Make ADAPTABILITY the fifth A of your candor model. Discuss openly what candor means in different parts of the world. Work together to discover how both sides can adapt to bring this value to life.
ITS JAZZ, NOT A SYMPHONY
In today’s information age, in many companies and on many teams, the objective is no longer error prevention and replicability. On the contrary, it’s creativity, speed, and agility. In the industrial era, the goal was to minimize variation. But in creative companies today, maximizing variation is more essential. In these situations, the biggest risk isn’t making a mistake or losing consistency; it’s failing to attract top talent, to invent new products, or to change direction quickly when the environment shifts.
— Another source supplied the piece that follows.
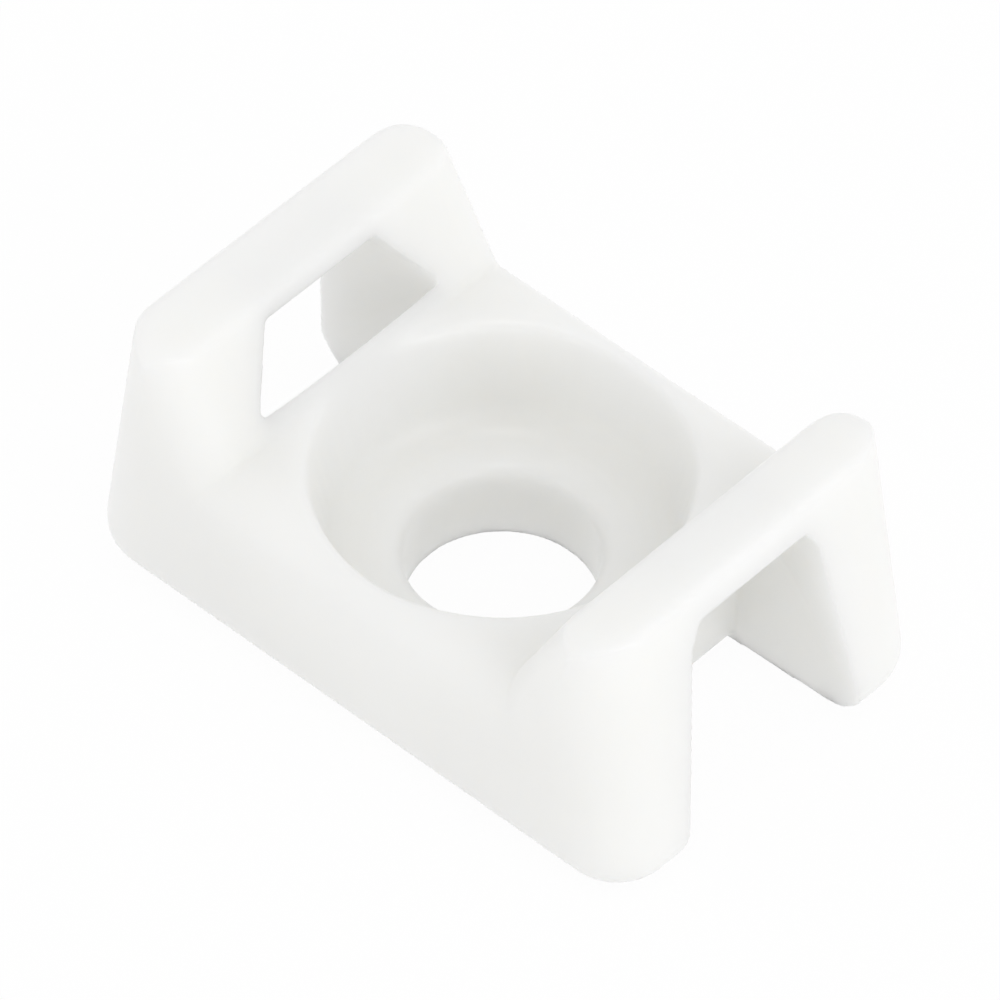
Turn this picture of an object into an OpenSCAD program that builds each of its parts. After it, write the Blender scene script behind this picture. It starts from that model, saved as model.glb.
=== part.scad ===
// Saddle mount for cable ties, moulded in one piece.
// Base centre at the origin, length along X, width along Y, screw axis along Z.

/* [Body] */
// Length over the feet
body_length = 22.7; // [21.5:0.1:26]
// Width over the feet
body_width = 14; // [13.4:0.1:17]
// Overall height, to the outer top edge of the end bars
body_height = 10.2; // [9.4:0.1:12]
// Height of the saddle that the cables lie on
saddle_height = 6.3; // [5.6:0.1:7]
// Radius of the four upright corners
corner_radius = 2; // [1.6:0.1:2.6]
// Lean of the end faces, from upright
end_lean = 7.8; // [5:0.1:10]
// Draft of the side walls, from upright
side_draft = 1.6; // [0.5:0.1:3]
// Radius along the bottom edge
foot_radius = 1.3; // [0.5:0.1:1.4]

/* [End bars] */
// Width of the top of an end bar
bar_width = 2.3; // [1.8:0.1:2.8]
// Height of an end bar's outer face, over its tie window
bar_thickness = 1.25; // [0.9:0.05:1.6]
// Slope from an end bar down to the saddle, from level
bar_slope = 62; // [56:1:68]
// Radius along the outer top edge of a bar
bar_edge_radius = 0.3; // [0.1:0.05:0.5]
// Radius along the inner top edge of a bar
bar_crest_radius = 0.5; // [0.2:0.1:0.8]
// Radius at the two ends of a bar's top
bar_end_radius = 0.8; // [0.4:0.1:1.2]
// Radius of the shoulders beside the saddle and the slopes
shoulder_radius = 1.4; // [0.6:0.1:1.5]

/* [Tie windows] */
// Width of a tie window at the base
window_width = 7.5; // [7:0.1:8.2]
// Draft of a window's side walls at the end face, from upright
window_draft = 9.8; // [6:0.1:11]
// Width of a window where it opens through the slope, at its lower edge
mouth_width = 7.9; // [6.5:0.1:8.2]
// Width of the same opening at its upper edge
mouth_top_width = 5; // [4.6:0.1:5.6]
// Rise of a bar's underside towards the saddle, from level
underside_rise = 7; // [2:1:9]
// Length of the block between the two windows
core_length = 12.7; // [12.4:0.1:13.2]
// Radius along the legs' inner edges, at the end faces
leg_edge_radius = 0.4; // [0.2:0.1:0.8]
// Radius along the bottom edge of the block between the windows
core_edge_radius = 0.9; // [0.3:0.1:1.2]

/* [Screw seat] */
// Diameter of the screw hole
hole_diameter = 6.1; // [4:0.1:6.4]
// Height of the floor under the screw head
seat_height = 2.8; // [2:0.1:3.4]
// Diameter of the bowl at that floor
seat_diameter = 10.4; // [9.6:0.1:10.8]
// Diameter of the bowl at the saddle
rim_diameter = 12; // [11.4:0.1:12.2]
// Radius between the floor and the bowl's wall
bowl_fillet = 1.2; // [0.4:0.1:1.4]
// Radius on the upper edge of the hole
hole_edge_radius = 0.5; // [0.2:0.1:0.8]

/* [Hidden] */
$fn = 96;

// How far a cut runs past the face that it opens
overrun = 1;
// Thickness of the outlines that the envelope is drawn over
skin = 0.001;
// Depth that a rounding goes into the two faces it joins, so that it cuts them and doesn't only touch
bite = 0.003;
// Height from which the walls are straight, clear of the rounded bottom edge
ankle_height = foot_radius * 1.3;
// Plan distance from an upright wall's foot to its corner centres, for a wall that leans by the angle
function foot_spread(angle) = foot_radius * ((1 + sin(angle)) / cos(angle) - 1);
// Half the length between the end faces at a height, as if their foot were sharp
function end_at(z) = body_length / 2 + foot_spread(end_lean) - z * tan(end_lean);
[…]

Consistency and repeatability are more likely to squash fresh thinking than to bring your company profit. A lot of little mistakes, while sometimes painful, help the organization learn quickly and are a critical part of the innovation cycle. In these situations, rules and process are no longer the best answer. A symphony isn’t what you’re going for. Leave the conductor and the sheet music behind. Build a jazz band instead.
Jazz emphasizes individual spontaneity. The musicians know the overall structure of the song but have the freedom to improvise, riffing off one another other, creating incredible music.
At Netflix, we are constantly debating our culture and expecting it will continually evolve. To build a team that is innovative, fast, and flexible, keep things a little bit loose. Welcome constant change. Operate a little closer toward the edge of chaos. Don’t provide a musical score and build a symphonic orchestra. Work on creating those jazz conditions and hire the type of employees who long to be part of an improvisational band. When it all comes together, the music is beautiful.